Ron Rillera: As a working musician for over 20 years on the road, I have a complaint about hiring new personnel. Many musicians expect unrealistic pay. They’ve probably been watching too much TV or listening to all the hype about how much signed artists make. This gives them a very unreal perception of our business.

D. Ward: The quality of live music is going downhill fast. Gone are guitar solos, intricate piano lines and five part harmonies. We are downsizing to 2 or 3 pieces with loads of backing tracks. That’s not live music! That’s a karaoke band!

Alex Kendrick: When a club owner wants you to audition for free, ask him that when the next time comes that he needs a carpenter or plumber to fix something in his club, could he require that several of these skilled craftsmen come in and do some free work before he hires them?

Ken Harris states: Musicians need to increase their versatility. The more genres a musician can pull off, the more gigs there are. Promote your own gigs. If you don’t perform live, you won’t progress. A night on the bandstand is worth twenty in the rehearsal hall.

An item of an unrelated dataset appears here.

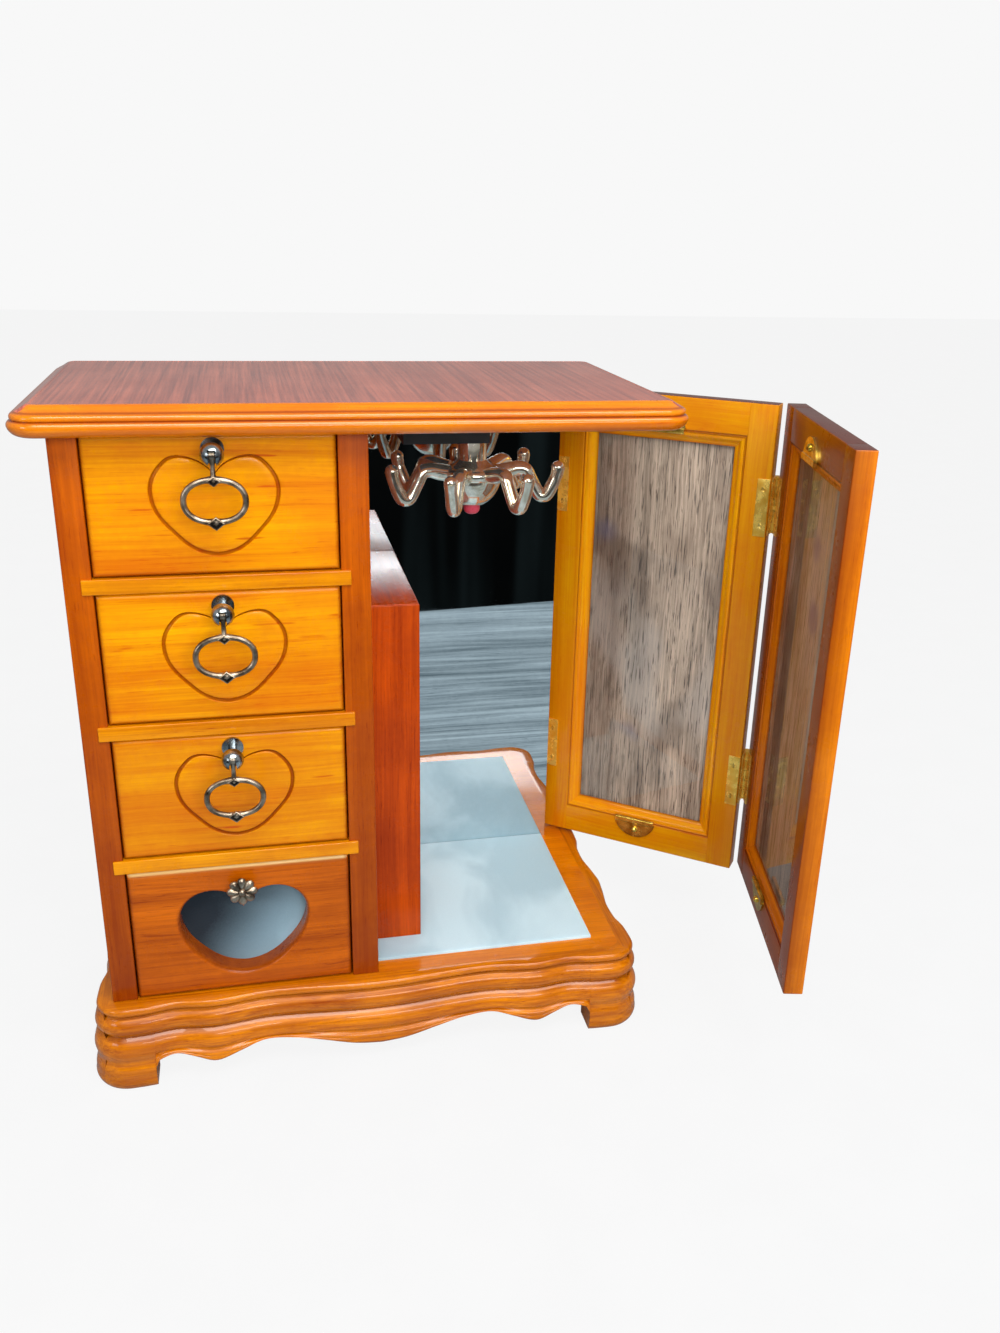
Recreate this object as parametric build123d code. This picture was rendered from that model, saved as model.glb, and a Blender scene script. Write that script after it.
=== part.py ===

Have something to say? Send your comments to:


Commentary from Musicians Contact owner Sterling Howard:

The basic instrumentation of guitar, bass, drums and keys in most bands has been the same since the 1950's! If a group is playing copy music, I understand that the instruments may need to be the same in order to get the same sounds to satisfy the paying audience. But for an original act, here's an opportunity to be different! When's the last time you saw a group with 2 sax players playing off each other, or a group with 2 or 3 front singers trading vocals? How about a band giving new birth to instruments like accordion or vibes? Why can't there be a trumpet in an alternative rock band or a flute player in a blues band? Why couldn't a country group add a cellist? Why don't drummers customize their drum sets to sound one-of-a-kind, rather than sounding exactly like thousands of other snare and bass sounds? Does anyone agree that maybe one reason the public seems bored with live music today is that, even if the players are great, the primary instruments and sounds they produce haven't changed much for so long? Well? Give me some feedback!


Now for some fun, reach back into your memory and send us your fondest experience on any of the following categories. The best are printed in future newsletters.

1. Worst or Most Unusual Gig: (Submitted by Big Al Gruskoff)

Yeas ago, I played bass in the best top 40 band in Detroit, whose leader only booked weddings for good money. One night, the bride’s father, who was a portly man in a tuxedo, was running around franticly making sure everything was perfect. Then, in the middle of our first set, the stress was just too much and he passed out and died right on the dance floor. Needless to say, the bride was hysterical and in tears. We all looked at each other and said “What do we do now?” and continued playing until the end of the set. (the show must go on!).

2. Best Gig Ever: (Submitted by Terry Ilous of the band XYZ)

It was New Years Eve 1991 and my band opened for Ted Nugent. We had a great show, 20,000 people were there and it was sold out. We rocked! We had an encore but my guitarist was not ready to go back onstage because of a technical problem. The crowed was screaming for more, and my manager was screaming at us, so I went back onstage on my own without the band and sang without any instruments. Talk about a rush! The crowd loved it. Then my band came back on and we played another 20 minutes.

3. Weirdest Audition: (submitted by Gustavo)

It would have to be when my trio auditioned in a funeral parlour. We had to audition for the owner with a bunch of caskets lying around. Truly a live band in a real dead place.

4. Closest Call To Fame: (submitted by Michele Clayton)

I was one of the singers who put their bio in the big notebooks at Musicians Contact in the early 80's. The Charlie Daniels Band was looking for a back-up singer. I had never heard of them but someone said they were going to be on Saturday Night Live so I watched and since I didn’t see any back-up singers in the band I never auditioned! I didn’t realize how important it could be to start out as the “unseen singer” and “Devil Went Down to Georgia” became more than a little hit.

5. Bad/Best Musician Joke: (submitted by lots of folks)

How is a standup bass like elderly parents? Both are hard to get in and out of cars.

How to make a million dollars playing music? Start with two million.

What do you call a beautiful woman on a musicians' arm? A tattoo.

The difference between a conductor and a bag of manure? The bag.

What happens if you play blues or country backwards? Your wife returns, your dog comes back to life, and you get out of prison.

What is a musician called who only knows 3 chords? A music critic.

How do you keep your guitar from being stolen? Put it in a tuba case.

What's the difference between a drummer and a vacuum cleaner? You have to plug one in before it sucks.

Rare sight: A lead singer who carries equipment other than a microphone and change of clothes.

The difference between a bull and a lead singer fronting a brass band? The bull has the horns in front and the ass in the rear.

How many Grateful Deadheads does it take to change a lightbulb? 12,001. One to change it, 2.000 to record the event and take pictures, and 10,000 to follow it around until it burns out.